### Set problem
Print the listing below exactly.
------------------------------------------------------------------------
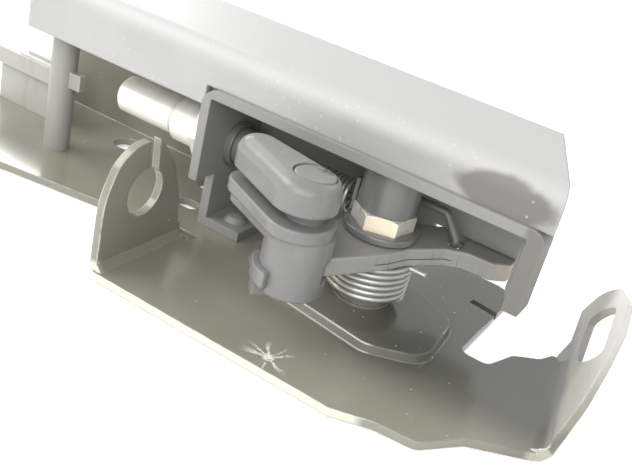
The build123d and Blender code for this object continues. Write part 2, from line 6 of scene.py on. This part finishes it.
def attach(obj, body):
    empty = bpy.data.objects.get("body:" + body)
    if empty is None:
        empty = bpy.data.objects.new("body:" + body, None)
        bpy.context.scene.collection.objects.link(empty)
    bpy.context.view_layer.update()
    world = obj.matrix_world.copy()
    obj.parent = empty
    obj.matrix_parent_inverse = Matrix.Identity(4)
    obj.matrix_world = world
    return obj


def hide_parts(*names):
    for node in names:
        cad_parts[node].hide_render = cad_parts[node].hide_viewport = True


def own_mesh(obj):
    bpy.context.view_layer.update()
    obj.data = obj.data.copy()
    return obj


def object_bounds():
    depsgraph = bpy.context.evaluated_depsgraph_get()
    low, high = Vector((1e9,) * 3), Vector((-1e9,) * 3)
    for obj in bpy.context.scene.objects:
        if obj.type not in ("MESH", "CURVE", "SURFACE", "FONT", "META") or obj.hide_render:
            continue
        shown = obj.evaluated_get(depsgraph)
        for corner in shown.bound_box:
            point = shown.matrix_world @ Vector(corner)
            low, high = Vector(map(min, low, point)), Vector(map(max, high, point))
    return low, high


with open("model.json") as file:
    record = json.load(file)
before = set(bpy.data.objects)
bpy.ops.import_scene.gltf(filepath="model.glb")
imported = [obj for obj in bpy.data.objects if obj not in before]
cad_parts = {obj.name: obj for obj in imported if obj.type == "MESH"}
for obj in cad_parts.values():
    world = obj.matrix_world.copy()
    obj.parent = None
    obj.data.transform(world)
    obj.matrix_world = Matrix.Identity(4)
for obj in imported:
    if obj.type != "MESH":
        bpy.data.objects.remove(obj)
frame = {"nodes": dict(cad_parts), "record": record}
------------------------------------------------------------------------
### Result
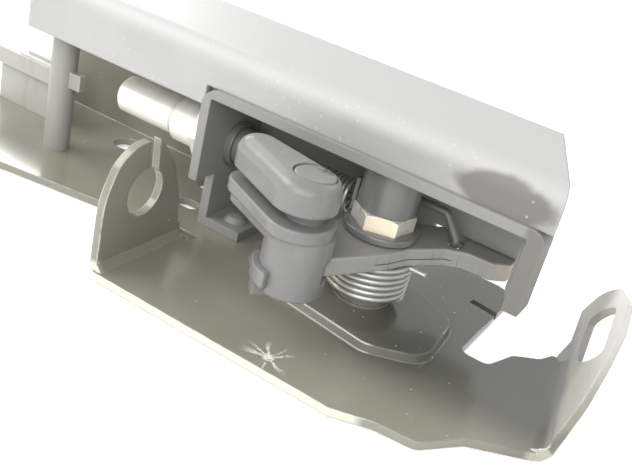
The build123d and Blender code for this object continues. Write part 2, from line 6 of scene.py on. This part finishes it.
def attach(obj, body):
    empty = bpy.data.objects.get("body:" + body)
    if empty is None:
        empty = bpy.data.objects.new("body:" + body, None)
        bpy.context.scene.collection.objects.link(empty)
    bpy.context.view_layer.update()
    world = obj.matrix_world.copy()
    obj.parent = empty
    obj.matrix_parent_inverse = Matrix.Identity(4)
    obj.matrix_world = world
    return obj


def hide_parts(*names):
    for node in names:
        cad_parts[node].hide_render = cad_parts[node].hide_viewport = True


def own_mesh(obj):
    bpy.context.view_layer.update()
    obj.data = obj.data.copy()
    return obj


def object_bounds():
    depsgraph = bpy.context.evaluated_depsgraph_get()
    low, high = Vector((1e9,) * 3), Vector((-1e9,) * 3)
    for obj in bpy.context.scene.objects:
        if obj.type not in ("MESH", "CURVE", "SURFACE", "FONT", "META") or obj.hide_render:
            continue
        shown = obj.evaluated_get(depsgraph)
        for corner in shown.bound_box:
            point = shown.matrix_world @ Vector(corner)
            low, high = Vector(map(min, low, point)), Vector(map(max, high, point))
    return low, high


with open("model.json") as file:
    record = json.load(file)
before = set(bpy.data.objects)
bpy.ops.import_scene.gltf(filepath="model.glb")
imported = [obj for obj in bpy.data.objects if obj not in before]
cad_parts = {obj.name: obj for obj in imported if obj.type == "MESH"}
for obj in cad_parts.values():
    world = obj.matrix_world.copy()
    obj.parent = None
    obj.data.transform(world)
    obj.matrix_world = Matrix.Identity(4)
for obj in imported:
    if obj.type != "MESH":
        bpy.data.objects.remove(obj)
frame = {"nodes": dict(cad_parts), "record": record}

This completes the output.